Who else are you listening to at the moment?
I’m having my Mitski moment, which is very late. But I just love The Land Is Inhospitable And So Are We. I think it’s absolutely insane and so beautiful. I’m also listening to loads of old jazz singers. I just read Billie Holiday’s book, Lady Sings The Blues. I’ve been listening to her, and I’ve been listening to Julie London a lot, and just those amazing singers where their voice was the centrepiece. Then there’s also some random stuff – there’s some Wings in there, Alice In Chains… It’s always a bit random.
Not to expose you, but Gia Ford isn’t the name you were born with…
I don’t know what you’re talking about at all…! No, unfortunately, it wasn’t. I do love my actual name, but it’s just too folksy for the pop world. It’s Molly McCormick. It just felt like I wanted something very memorable and short, and something that would look nice graphically. Now people interchangeably call me Gia, and Molly, even people in my family. It’s really been injected into my reality now.

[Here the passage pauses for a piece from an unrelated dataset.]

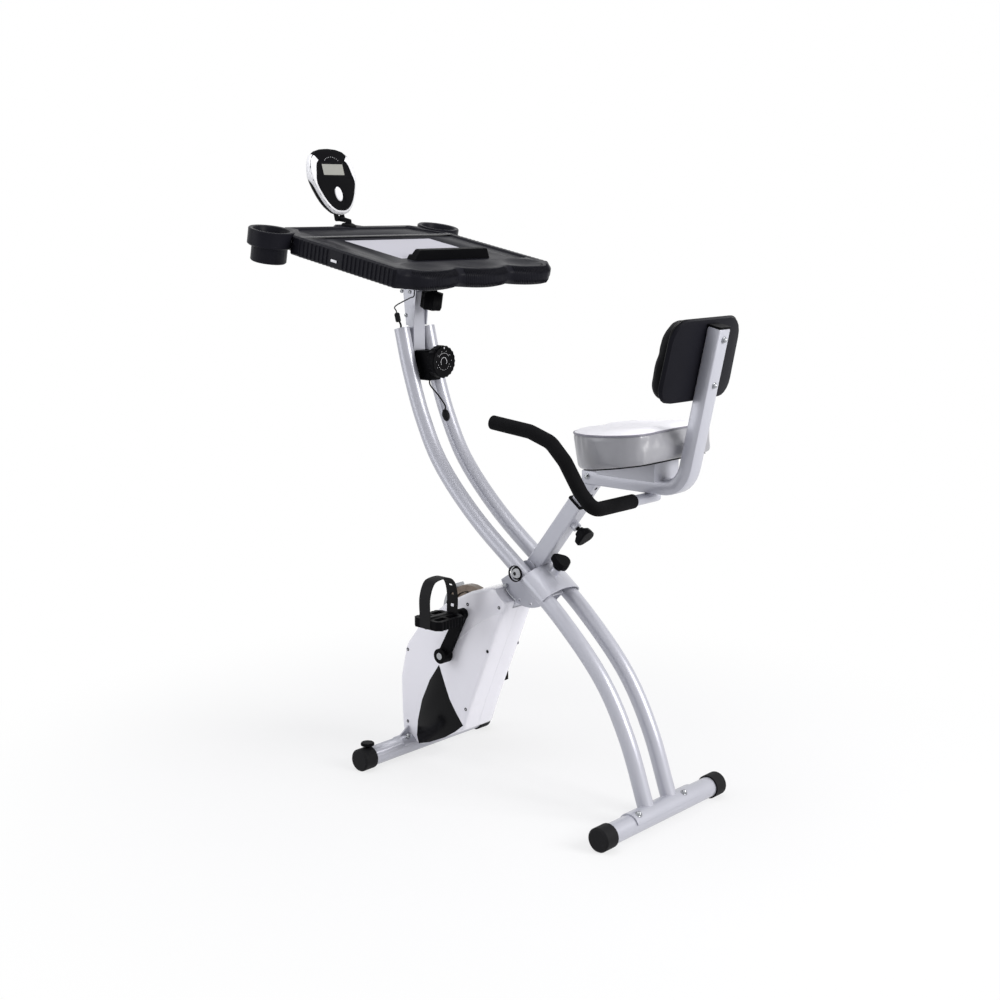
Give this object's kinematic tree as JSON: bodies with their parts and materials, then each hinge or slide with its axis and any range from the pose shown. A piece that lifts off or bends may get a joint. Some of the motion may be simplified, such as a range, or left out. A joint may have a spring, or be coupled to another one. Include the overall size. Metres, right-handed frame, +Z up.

At the time I chose the name, I was writing my first EP, which was quite American and pop culture-y. I just wanted something that sounded really poppy, American and memorable. And I was writing loads of random short names down that were like two syllables. I didn’t want to have a big mouthful because that was the problem with my name. I probably liked ‘Gia’ because of Gia Carangi and the movie with Angelina Jolie, and then ‘Ford’ just felt like a big American car situation. I wanted to embody the male heartthrobs at that time, like Leonardo DiCaprio and stuff, but the lesbian version. That Americana thing came into it a bit, and then GF could also be girlfriend, and I was trying to play into that side of me as well. But yeah, mainly it just rolls off the tongue in a nice way. And it’s really memorable, so I’ve stuck with it.
When you look forward five years into your career, where would you like to be?
I would like to continue my exploration of what I can do with music, and make more music with people I’ve never met before, and just keep working on the craft. And I want to be playing a lot more shows. I want to be like another three albums down the line, and still having fun.